Review by Karl Verhoven
As set-up in the previous No Fly Zone, Buck Danny and friends have been sent to the fictitious Central American state of Managuay, and discovered a plot to replace the country’s president with a puppet installed by druglords.
That first part set up this conclusion professionally enough barring a very clumsy ending, but Francis Bergèse compensates over the opening pages here with a fast-moving and thrilling sequence cutting between two locations. Buck’s life is endangered up in the sky and the consequences of a coup at the Air Force base are revealed. Matters continue to escalate and the suspense has two threads. Although Buck is involved there’s no guarantee that events in Managuay will play out satisfactorily, and the crisis is also personalised by the absence of Cindy McPherson. She was introduced in Ghost Squadron a step toward integrating Buck’s otherwise all male world, and her disappearance here after undertaking an investigation is a concern. Rooting the book firmly in the 1990s, we have Bill Clinton as American President, and a footnote is required to explain Guantanamo Bay as a US base in Cuba.
Bergèse is a superb technical illustrator who takes great pride and pleasure in supplying the technology. As seen on the sample page, his aircraft are peerless, but that comes at a price. Every Buck Danny graphic novel at some stage is bogged down by technical explanations, intruding primarily by clumsily inserted dialogue “He’s leaving under heavy escort: two F-18s in air to ground configuration and four F-104’s for cover”. Bergèse obviously has a successful formula in play, but in underlining the technical details he thrills the few enthusiasts while boring far more people. Thankfully Thunder over the Cordillera benefits from the bulk of the technicalities being front-ended in the previous book, so this flows more smoothly, but Bergèse loves his explanations. Accept the characters are just reading lines and you’ll get on fine with Buck Danny.
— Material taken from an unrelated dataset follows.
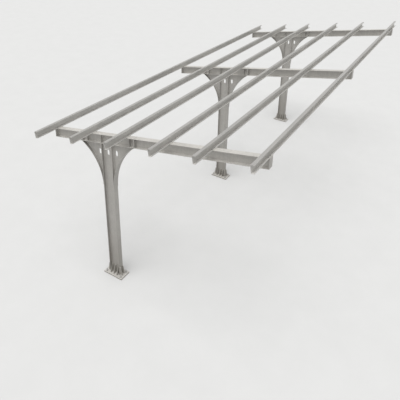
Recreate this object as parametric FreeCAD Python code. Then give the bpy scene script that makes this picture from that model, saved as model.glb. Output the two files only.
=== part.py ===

Anyone of a left of centre political persuasion might have issues with Bergèse constructing a sympathetic explanation for the USA’s interventionist policies in other countries since World War II. There have been occasions when the white hats have been obvious, yet others where political dogma is the motivating force. The alternative is to accept Thunder over the Cordillera is just a story and read nothing further into it.
Again, the ending is on the abrupt side, but it concludes a well-constructed plot that should thrill the intended audience.